In recent years, the education offer has become more balanced and closer to the future labour demand. A great deal of the previously predicted labour supply and demand imbalance has diminished. Although a significant shortage of specialists with higher education in STEM directions (science, technology, engineering, and mathematics) is still projected to be ~ 17 thousand in 2025, however, compared with the forecast, it has decreased by almost 1/4 (previously it was predicted, that in 2025 the lack of these specialists will be ~ 23 thousand). A much smaller surplus of labour is predicted compared to previous for specialists with education in the humanities and social sciences. By large, these changes have been fostered by a far more balanced higher education offer structure - the number of students enrolled in STEM disciplines has grown by approximately 7 % since 2008, while the share of students enrolled to social sciences programmes has reduced by 15 percentage points.

More and more young people choose vocational education.

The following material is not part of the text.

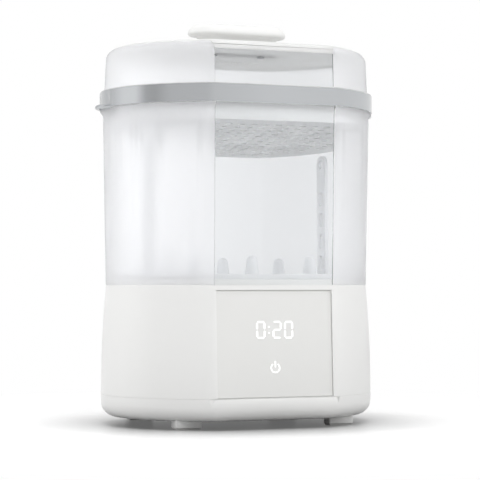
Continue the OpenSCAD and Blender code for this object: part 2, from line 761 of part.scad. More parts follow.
// Prism through the front wall with the outline of the window, grown by a margin
module window_cut(grow, top) {
    difference() {
        rotate([90, 0, 0]) linear_extrude(height = far)
            polygon([[-window_half_low - grow, seam_z - 1], [window_half_low + grow, seam_z - 1],
                [window_half_high + grow, top], [-window_half_high - grow, top]]);
        block([-far, -flat_y + 12, 0], [far, 0, far]);
    }
}

module chamber_wall_solid() difference() {
    plan_solid(chamber_outer);
    plan_solid(chamber_inner);
}

module chamber_body() color("ghostwhite") difference() {
    chamber_wall_solid();
    window_cut(0, window_top);
}

module chamber_window() color("aliceblue") intersection() {
    chamber_wall_solid();
    window_cut(-0.02, window_top);
}

// ---- Upper basket and silver ring ----

basket_out = chamber_flare - chamber_wall - 1.5;
bead_r = 2;
grip_r = 18;
grip_t = 1.6;
grip_cx = half_w + ring_out + grip_out - bead_r - grip_r;
cap_t = 0.8;

module basket_holes() {
    for (x = [-96:12:96], y = [-72:12:72])
        if (abs(x) + 0.75 * abs(y) < 116) translate([x, y, basket_z - 1]) cylinder(r = 3.4, h = 5);
}

module upper_basket() color("aliceblue") difference() {
    union() {
        difference() {
            plan_prism(basket_out, basket_z, rim_z + eps);
            plan_prism(basket_out - basket_wall, basket_z + basket_wall, rim_z + 1);
        }
        plan_wall(ring_in, basket_out - basket_wall, rim_z, rim_z + flange_t);
        plan_wall(ring_in, basket_in, rim_z + flange_t - eps, ring_top + cap_t);
        plan_wall(ring_out - 0.6, basket_in, ring_top, ring_top + cap_t);
    }
    basket_holes();
}

// Rounded finger grip with a beaded edge, on the ring's lower edge
module grip() {
    rotate_extrude() {
        translate([0, rim_z]) square([grip_r, grip_t]);
        intersection() {
            translate([grip_r, rim_z + 0.6]) circle(r = bead_r);
            translate([0, rim_z - bead_r]) square([grip_r + bead_r, 2 * bead_r + 1]);
        }
    }
}

module trim_ring() color("silver") difference() {
    union() {
        plan_prism(ring_out, rim_z, ring_top);
        for (s = [-1, 1]) translate([s * grip_cx, 0, 0]) grip();
    }
    plan_prism(ring_in, rim_z - 3, ring_top + 1);
    plan_prism(ring_out, rim_z - 3, rim_z);
}

teat_at = [for (x = [-1.5:1.5], y = [-1, 1]) [x * 46, y * 34]];
teat_z = basket_z + basket_wall;

module teat_rack() color("whitesmoke") difference() {
    plan_prism(basket_out - basket_wall - 0.5, teat_z, teat_z + 1.6);
    for (x = [-84:12:84], y = [-66:12:66])
        if (abs(x) + 0.75 * abs(y) < 104 && min([for (t = teat_at) norm([x, y] - t)]) > 20.6)
            translate([x, y, teat_z - 1]) cylinder(r = 3.4, h = 4);
}

// Pegs of the teat rack, each in its notched ring on the plate
module teat_pegs() color("whitesmoke") for (p = teat_at) translate([p[0], p[1], teat_z + 1.6]) {
    cylinder(r1 = 6.5, r2 = 4, h = teat_peg_h - 3.5);
    translate([0, 0, teat_peg_h - 3.5]) sphere(r = 4);
    difference() {
        cylinder(r = 17, h = 7);
        translate([0, 0, 1.5]) cylinder(r = 15.4, h = 7);
        for (a = [45:90:359]) rotate(a) block([5, -4, 1.5], [20, 4, 9]);
    }
}

// ---- Lid ----

lid_seat = rim_z + flange_t;
lid_side_top = lid_top - lid_round;
lid_narrow = lid_out - lid_draft;
lid_edge = arc(lid_narrow - lid_round, lid_side_top, lid_round, 0, 90);
lid_outer = concat([[lid_out, lid_seat], [lid_out, ring_top + cap_t]], lid_edge);
lid_inner = concat([[lid_out - lid_wall, lid_seat - eps], [lid_out - lid_wall, ring_top + cap_t]],
    arc(lid_narrow - lid_round, lid_side_top, lid_round - lid_wall, 0, 90));
lid_window_half = half_flat(lid_out) - window_margin;
lid_window_top = lid_top - frost_corner_r;
cover_inset = 4;
vent_rows = 3;

module lid_shell_solid() difference() {
    plan_solid(lid_outer);
    plan_solid(lid_inner);
}

// Front part of the lid where the clear window and the white cover's apron go
module lid_front(grow) {
    corner = lid_window_half + frost_corner_r;
    difference() {
        rotate([90, 0, 0]) linear_extrude(height = far) difference() {
            union() {
                translate([-lid_window_half - grow, 0]) square([2 * (lid_window_half + grow), far]);
                translate([-corner, lid_window_top]) square([2 * corner, frost_corner_r + 1]);
            }
            for (s = [-1, 1]) translate([s * corner, lid_window_top]) circle(r = frost_corner_r - grow);
        }
        block([-far, -flat_y + 13, 0], [far, far, 2 * far]);
    }
}

module lid_shell() color("ghostwhite") difference() {
    lid_shell_solid();
    lid_front(0);
    plan_prism(lid_narrow - cover_inset, lid_side_top, lid_top + 1);
}

module lid_window() color("aliceblue") intersection() {
    lid_shell_solid();
    lid_front(-0.02);
    block([-far, -far, 0], [far, 0, lid_window_top - 0.02]);
}

module lid_cover() color("white") difference() {
    union() {
        intersection() {
            lid_shell_solid();
            lid_front(-0.02);
            block([-far, -far, lid_window_top], [far, 0, lid_top + 1]);
        }
        intersection() {
            lid_shell_solid();
            plan_prism(lid_narrow - cover_inset - 0.05, lid_side_top, lid_top + 1);
        }
    }
    for (r = [0:vent_rows - 1], i = [-4:4])
        block([i * 10 - 3.5, 48 + r * 8, lid_top - 5], [i * 10 + 3.5, 51 + r * 8, lid_top + 1]);
    for (s = [-1, 1]) translate([s * handle_screw_x, 0, lid_top - 5]) cylinder(r = screw_r + 0.3, h = 6);
}

handle_half = handle_d / 2;
handle_len = handle_w - handle_d;
neck_half = handle_half - 9;
cap_z = lid_top + handle_h - 10;
handle_top = lid_top + handle_h;
handle_screw_x = 24;
handle_profile = concat([[neck_half + 1.5, lid_top], [neck_half, lid_top + 2], [neck_half, cap_z - 2.5],
    [neck_half + 2.5, cap_z], [handle_half - 1.5, cap_z]],
    arc(handle_half - 9, cap_z + 1.5, 9, 0, 62, 6),
    [[0.001, handle_top]]);

module lid_handle() color("white") difference() {
    round_bar(handle_len, handle_profile);
    for (s = [-1, 1]) translate([s * handle_screw_x, 0, lid_top - eps])
        cylinder(r = screw_r + screw_gap, h = 12);
}

module handle_screws() color("silver") for (s = [-1, 1])
    translate([s * handle_screw_x, 0, lid_top - lid_wall]) screw(11, 3.4, 1.8);

base_housing();
panel_frame();
base_rim();
basin_tray();
base_pan();
feet();
foot_pads();
base_screws();
front_panel();
display_segments();
power_symbol();
led_display();
touch_pad();
control_board();
board_screws();
power_board();
board_components();
ribbon_cable();
cord_gland();
heating_plate();
plate_seal();
heating_element();
thermostat();
plate_clamp();
clamp_screws();
fan_housing();
fan_motor();
fan_impeller();
air_heater();
air_duct();
outlet_hood();
filter_bay();
filter_drawer();
air_filter();
bottle_rack();
rack_skirt();
rack_posts();
chamber_body();
chamber_window();
upper_basket();
trim_ring();
teat_rack();
teat_pegs();
lid_shell();
lid_window();
lid_cover();
lid_handle();
handle_screws();
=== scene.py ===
"""Looks of a baby bottle steriliser and dryer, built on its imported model."""

import json
import math

import bmesh
import bpy
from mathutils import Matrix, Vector
from mathutils.bvhtree import BVHTree


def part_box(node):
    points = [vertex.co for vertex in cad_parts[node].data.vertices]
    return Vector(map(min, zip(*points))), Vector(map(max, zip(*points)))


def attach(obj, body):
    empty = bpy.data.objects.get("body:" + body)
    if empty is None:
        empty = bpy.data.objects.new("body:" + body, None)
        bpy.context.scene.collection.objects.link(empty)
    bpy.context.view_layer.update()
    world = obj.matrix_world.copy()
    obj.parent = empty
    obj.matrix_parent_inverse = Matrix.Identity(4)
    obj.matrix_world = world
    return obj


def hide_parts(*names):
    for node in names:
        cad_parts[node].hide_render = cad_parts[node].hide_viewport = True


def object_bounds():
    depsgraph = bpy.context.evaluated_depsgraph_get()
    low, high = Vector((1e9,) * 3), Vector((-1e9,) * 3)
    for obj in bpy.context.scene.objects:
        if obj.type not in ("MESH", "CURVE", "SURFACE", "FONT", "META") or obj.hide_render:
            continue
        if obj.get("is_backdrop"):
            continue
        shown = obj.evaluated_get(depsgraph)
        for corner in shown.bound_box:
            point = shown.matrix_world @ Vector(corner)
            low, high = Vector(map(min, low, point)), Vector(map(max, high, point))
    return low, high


bl_info = {
    "name": "Bottle Steriliser Looks",
    "version": (1, 0, 0),
    "blender": (4, 5, 0),
    "location": "View3D > Sidebar > Steriliser",
    "description": "Gives a bottle steriliser its finishes, soft edges, studio and camera",
    "category": "Object",
}

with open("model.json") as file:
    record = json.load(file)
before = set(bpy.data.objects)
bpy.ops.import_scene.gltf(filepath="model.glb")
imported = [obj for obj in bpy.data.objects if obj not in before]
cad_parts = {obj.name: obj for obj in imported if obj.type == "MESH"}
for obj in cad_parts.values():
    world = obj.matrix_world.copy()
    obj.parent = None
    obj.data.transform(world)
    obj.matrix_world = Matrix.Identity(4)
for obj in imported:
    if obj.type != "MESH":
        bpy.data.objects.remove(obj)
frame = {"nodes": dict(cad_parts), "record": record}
NODES = frame["nodes"]
RECORD = frame["record"]
BODIES = RECORD["behaviour"]["bodies"]
BODY_OF = {node: body for body, nodes in BODIES.items() for node in nodes}
CAD_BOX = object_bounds()

# ---- Named values ----

# Angle in degrees past which an edge is rounded and counts as sharp, and the steps of a rounding.
SHARP = 40.0
ROUND_STEPS = 2
# Angle in degrees under which faces lie in one plane.
FLAT = 0.3
# Distance in metres within which corners are joined, and how far a copy with no radius may stray.
JOIN = 2e-6
STRAY = 1e-5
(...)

Also in the academic year 2016/2017, the number of youths who continue studies in vocational education after they obtain basic or general secondary education has also increased.  This trend tends to reduce the shortage of medium-skilled workforce in the future, but the number of new professionals entering the labour market having vocational training is still insufficient to fully cover the demand.

Although there are significant improvements in the education offer, the impact of the changes is offset by the insufficient number of students. On one hand, it is influenced by demographic trends, on the other hand — by the relatively high proportion of young people who do not complete education at different stages of education. 2/5 of youths still enter the labour market with general secondary or education and basic education, while the demand for such labour force in the labour market will decrease sharply over the next years. It is expected that surplus of labour force with the general secondary or basic education can reach 91 thousand by 2025.  

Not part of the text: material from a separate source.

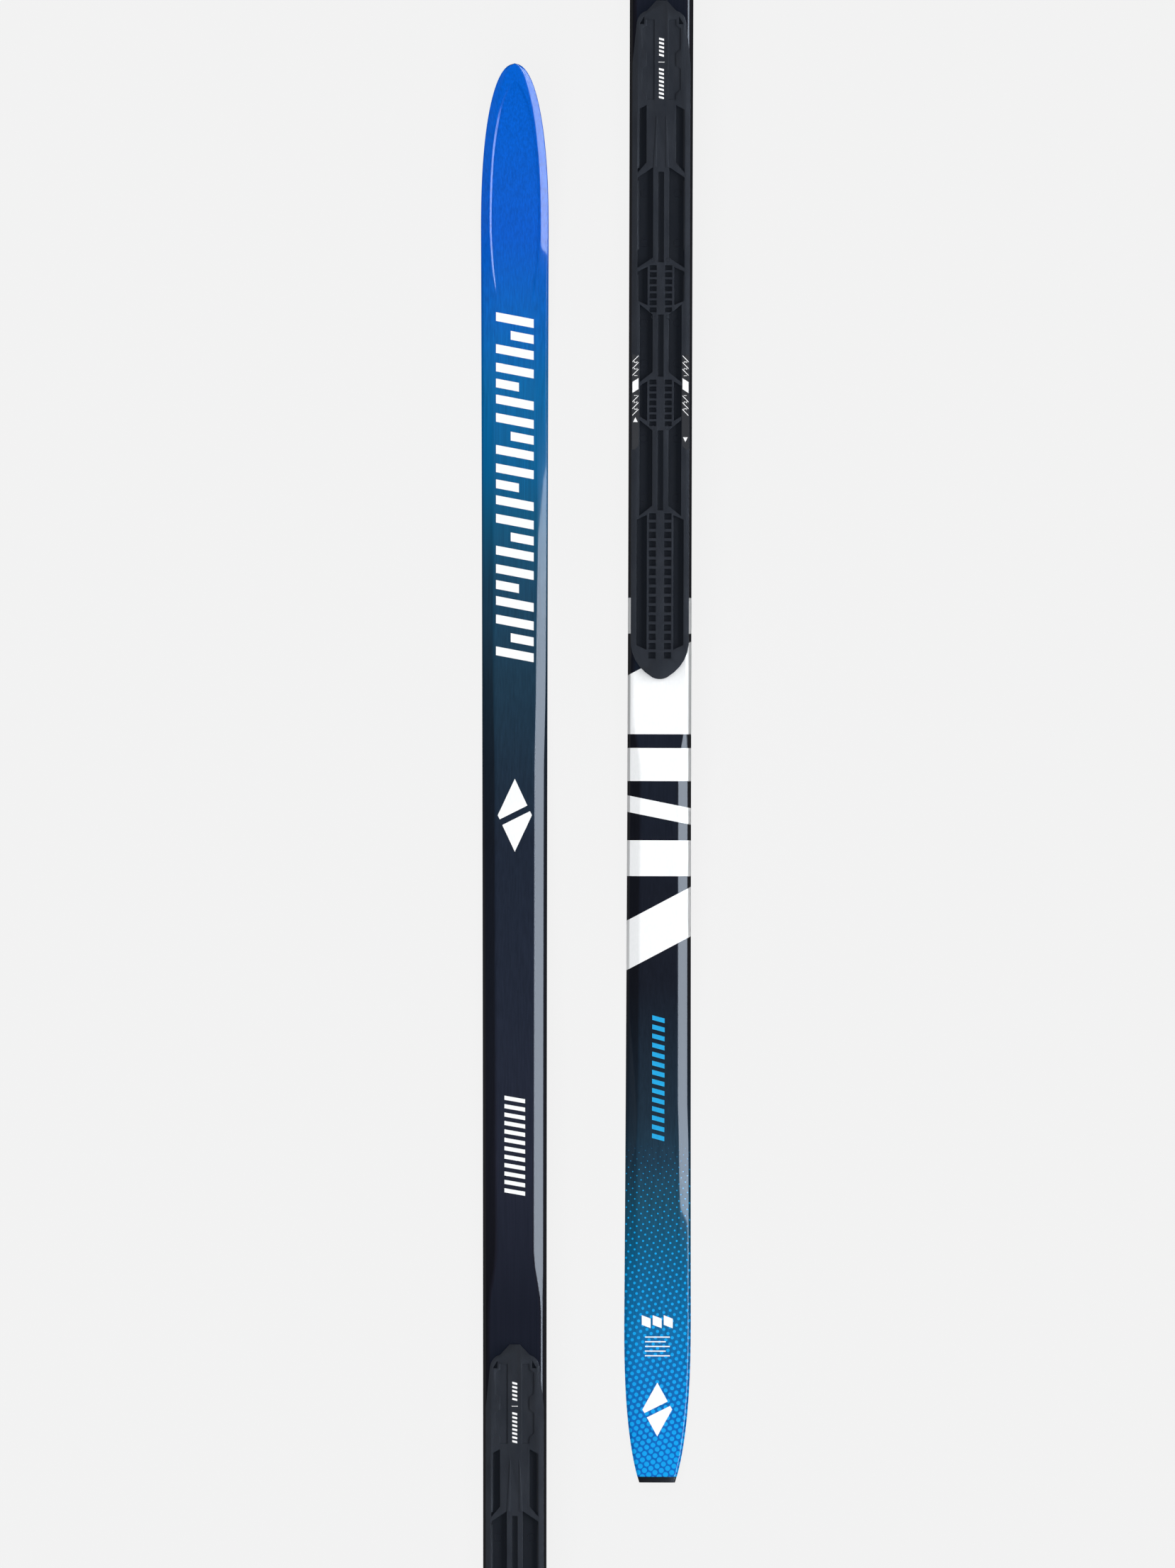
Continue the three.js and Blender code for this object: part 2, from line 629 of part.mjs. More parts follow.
piece("topsheet", topsheet(), glossTopsheet);
piece("tail_protector", tailProtector(), blackPlastic);
piece("tip_spacer", tipSpacer(), spacerPlastic);
piece("running_base", runningBase(), sinteredBase);
piece("left_edge_strip", edgeStrip(-1), edgePlastic);
piece("right_edge_strip", edgeStrip(1), edgePlastic);
piece("skin_tape", skinLayer(GLUE, TAPE_THICKNESS), skinAdhesive);
piece("skin_pile", skinLayer(GLUE + TAPE_THICKNESS + GLUE, PILE_THICKNESS), mohair);
piece("lower_laminate", lowerLaminate(), glassLaminate);
piece("upper_laminate", upperLaminate(), glassLaminate);
piece("core_left_outer_strip", coreStrip(-2), coreWood);
piece("core_left_inner_strip", coreStrip(-1), coreWood);
piece("core_centre_strip", coreStrip(0), coreWood);
piece("core_right_inner_strip", coreStrip(1), coreWood);
piece("core_right_outer_strip", coreStrip(2), coreWood);
piece("front_core_wedge", coreWedge(CORE_FRONT, Math.min(SPACER_REAR, cavityFront)), spacerPlastic);
piece("rear_core_wedge", coreWedge(Math.max(TONGUE_FRONT, cavityRear), CORE_REAR), spacerPlastic);
piece("binding_reinforcement", bindingReinforcement(), stiffSheet);
piece("plate_bond_film", plateBondFilm(), bondFilm);
piece("binding_plate", bindingPlate(), blackPlastic);
piece("left_scale_label", scaleLabel(-1), labelPrint);
piece("right_scale_label", scaleLabel(1), labelPrint);

export default ski;
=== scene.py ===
# %% [markdown]
# # A classic cross country ski
# A ski is a stack of thin layers pressed together in a heated mould: a running base, edge strips, glass
# fibre, a wood core and, over everything, one printed and lacquered topsheet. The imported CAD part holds
# those layers as plain, faceted solids. This lesson keeps the core and most of the hidden sheets, and puts
# finer pieces in the place of the ones that show.

# %% Load the frame
import json
import math

import bpy
import numpy as np
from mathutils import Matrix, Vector

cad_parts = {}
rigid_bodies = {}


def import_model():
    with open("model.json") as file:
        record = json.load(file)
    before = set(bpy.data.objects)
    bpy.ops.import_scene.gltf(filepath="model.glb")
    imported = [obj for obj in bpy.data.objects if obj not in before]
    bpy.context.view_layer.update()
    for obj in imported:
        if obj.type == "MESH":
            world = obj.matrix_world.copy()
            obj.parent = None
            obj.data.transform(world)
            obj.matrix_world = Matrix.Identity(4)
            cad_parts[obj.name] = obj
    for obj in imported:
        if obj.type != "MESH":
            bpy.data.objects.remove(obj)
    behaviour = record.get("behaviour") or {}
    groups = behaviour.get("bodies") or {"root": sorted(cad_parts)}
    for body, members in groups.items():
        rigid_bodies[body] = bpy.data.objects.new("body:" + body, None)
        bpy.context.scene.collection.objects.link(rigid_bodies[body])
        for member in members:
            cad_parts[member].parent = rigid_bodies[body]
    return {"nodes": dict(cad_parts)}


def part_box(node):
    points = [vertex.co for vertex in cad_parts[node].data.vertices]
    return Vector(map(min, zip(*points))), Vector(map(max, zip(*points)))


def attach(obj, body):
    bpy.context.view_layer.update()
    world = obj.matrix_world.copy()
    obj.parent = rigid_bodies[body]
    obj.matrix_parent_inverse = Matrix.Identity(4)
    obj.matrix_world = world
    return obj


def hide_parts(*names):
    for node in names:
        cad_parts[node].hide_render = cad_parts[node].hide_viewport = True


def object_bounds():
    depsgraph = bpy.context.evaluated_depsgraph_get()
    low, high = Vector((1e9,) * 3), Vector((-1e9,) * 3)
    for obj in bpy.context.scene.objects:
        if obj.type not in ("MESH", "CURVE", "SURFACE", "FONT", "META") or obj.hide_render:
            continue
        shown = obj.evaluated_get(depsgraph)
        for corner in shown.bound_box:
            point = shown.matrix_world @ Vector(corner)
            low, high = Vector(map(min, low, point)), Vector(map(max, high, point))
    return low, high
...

Adult education is very important in the reduction of this labour market imbalance. Although the involvement of the population in adult education is gradually increasing, it is still twice as low as the set target- to reach that 15% of the population aged 25 to 64 are involved in adult education measures by 2020. Also, current supply of adult education does not resolve the large surplus of poorly qualified labour force – the involvement of the population in adult education measures is the lowest among all population groups and slightly exceeds 3%.

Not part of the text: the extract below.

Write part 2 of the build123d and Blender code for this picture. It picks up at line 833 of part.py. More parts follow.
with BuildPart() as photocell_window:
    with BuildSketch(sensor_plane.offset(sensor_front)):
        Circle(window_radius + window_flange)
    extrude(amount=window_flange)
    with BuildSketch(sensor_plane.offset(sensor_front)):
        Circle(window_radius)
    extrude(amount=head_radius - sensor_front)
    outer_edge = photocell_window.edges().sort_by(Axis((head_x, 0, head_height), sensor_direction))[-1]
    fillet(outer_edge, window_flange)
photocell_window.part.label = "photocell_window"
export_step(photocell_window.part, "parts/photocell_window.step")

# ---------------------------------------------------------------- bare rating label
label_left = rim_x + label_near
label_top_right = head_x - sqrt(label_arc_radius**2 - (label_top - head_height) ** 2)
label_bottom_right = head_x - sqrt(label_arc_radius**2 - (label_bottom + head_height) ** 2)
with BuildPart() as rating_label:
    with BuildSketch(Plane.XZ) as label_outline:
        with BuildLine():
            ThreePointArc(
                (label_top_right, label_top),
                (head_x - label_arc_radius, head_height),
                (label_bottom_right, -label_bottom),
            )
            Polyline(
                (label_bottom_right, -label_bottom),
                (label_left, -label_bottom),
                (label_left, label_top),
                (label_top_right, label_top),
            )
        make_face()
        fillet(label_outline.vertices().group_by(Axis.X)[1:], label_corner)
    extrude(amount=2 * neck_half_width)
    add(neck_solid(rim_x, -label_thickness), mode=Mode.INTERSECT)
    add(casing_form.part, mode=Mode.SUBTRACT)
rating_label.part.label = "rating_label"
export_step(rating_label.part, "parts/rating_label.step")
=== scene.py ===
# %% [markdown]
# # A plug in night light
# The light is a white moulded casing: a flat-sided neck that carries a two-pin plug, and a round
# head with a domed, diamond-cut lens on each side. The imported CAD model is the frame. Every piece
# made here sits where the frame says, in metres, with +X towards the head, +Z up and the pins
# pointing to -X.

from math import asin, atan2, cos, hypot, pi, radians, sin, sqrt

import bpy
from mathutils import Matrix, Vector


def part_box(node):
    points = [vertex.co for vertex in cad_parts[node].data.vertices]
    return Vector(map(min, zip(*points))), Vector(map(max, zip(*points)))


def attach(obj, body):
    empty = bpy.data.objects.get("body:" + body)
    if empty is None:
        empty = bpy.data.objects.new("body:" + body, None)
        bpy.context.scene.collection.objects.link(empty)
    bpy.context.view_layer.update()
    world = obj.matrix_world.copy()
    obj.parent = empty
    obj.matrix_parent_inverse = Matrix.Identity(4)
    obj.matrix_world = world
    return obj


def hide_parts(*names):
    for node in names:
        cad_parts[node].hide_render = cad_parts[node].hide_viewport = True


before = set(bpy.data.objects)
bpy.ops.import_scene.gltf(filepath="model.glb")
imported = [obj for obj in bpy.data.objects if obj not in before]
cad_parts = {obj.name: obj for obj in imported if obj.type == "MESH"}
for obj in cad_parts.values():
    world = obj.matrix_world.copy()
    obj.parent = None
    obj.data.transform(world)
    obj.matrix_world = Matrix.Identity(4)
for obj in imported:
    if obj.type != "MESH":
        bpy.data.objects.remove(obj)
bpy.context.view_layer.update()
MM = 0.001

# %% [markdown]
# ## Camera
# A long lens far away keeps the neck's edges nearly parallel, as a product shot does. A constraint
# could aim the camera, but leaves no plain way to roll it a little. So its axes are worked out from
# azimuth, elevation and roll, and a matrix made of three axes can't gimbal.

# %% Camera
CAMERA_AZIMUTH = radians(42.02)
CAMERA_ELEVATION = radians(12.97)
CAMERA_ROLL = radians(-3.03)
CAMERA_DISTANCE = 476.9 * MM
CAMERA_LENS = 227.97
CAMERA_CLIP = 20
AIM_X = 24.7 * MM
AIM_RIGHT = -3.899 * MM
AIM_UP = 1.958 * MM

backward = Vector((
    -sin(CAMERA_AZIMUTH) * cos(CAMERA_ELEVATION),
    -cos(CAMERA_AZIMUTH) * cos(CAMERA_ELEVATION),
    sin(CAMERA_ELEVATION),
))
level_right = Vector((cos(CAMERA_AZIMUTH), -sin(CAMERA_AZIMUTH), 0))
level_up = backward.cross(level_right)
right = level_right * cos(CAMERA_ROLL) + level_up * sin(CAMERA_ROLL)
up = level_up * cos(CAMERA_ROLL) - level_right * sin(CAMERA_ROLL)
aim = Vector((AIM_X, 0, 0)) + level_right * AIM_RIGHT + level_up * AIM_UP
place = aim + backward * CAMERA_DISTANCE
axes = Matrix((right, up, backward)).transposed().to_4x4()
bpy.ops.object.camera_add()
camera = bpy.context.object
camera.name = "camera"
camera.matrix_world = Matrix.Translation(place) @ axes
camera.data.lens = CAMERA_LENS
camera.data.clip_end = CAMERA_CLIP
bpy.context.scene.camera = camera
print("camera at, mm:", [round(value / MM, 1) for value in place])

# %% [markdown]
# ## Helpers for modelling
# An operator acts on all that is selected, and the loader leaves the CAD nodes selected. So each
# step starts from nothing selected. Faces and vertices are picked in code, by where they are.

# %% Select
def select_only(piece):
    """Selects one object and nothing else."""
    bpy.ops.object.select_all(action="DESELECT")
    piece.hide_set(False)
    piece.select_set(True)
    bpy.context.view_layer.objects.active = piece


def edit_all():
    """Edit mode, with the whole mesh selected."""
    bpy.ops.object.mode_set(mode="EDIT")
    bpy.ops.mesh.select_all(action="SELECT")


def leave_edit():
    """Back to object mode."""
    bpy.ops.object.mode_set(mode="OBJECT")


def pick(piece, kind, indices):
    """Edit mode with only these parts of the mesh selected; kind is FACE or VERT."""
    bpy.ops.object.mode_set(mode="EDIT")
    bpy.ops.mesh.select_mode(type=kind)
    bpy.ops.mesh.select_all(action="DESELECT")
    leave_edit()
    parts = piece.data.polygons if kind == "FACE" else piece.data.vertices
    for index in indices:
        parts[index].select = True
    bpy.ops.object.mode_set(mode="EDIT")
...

Labour market forecasts have been prepared by the Ministry of Economics since 2008 and are based on national economy development and demography scenarios prepared by the Ministry of Economics. Labour market forecasts allow for anticipating future labour market imbalances. They show possible trends in the labour market development and possible risks if the current education system and education supply structure are retained. By identifying problems, solutions for materialization of labour market reforms in the medium term have been prepared for submission for government approval aimed at promoting a stable and balanced economic growth in the country.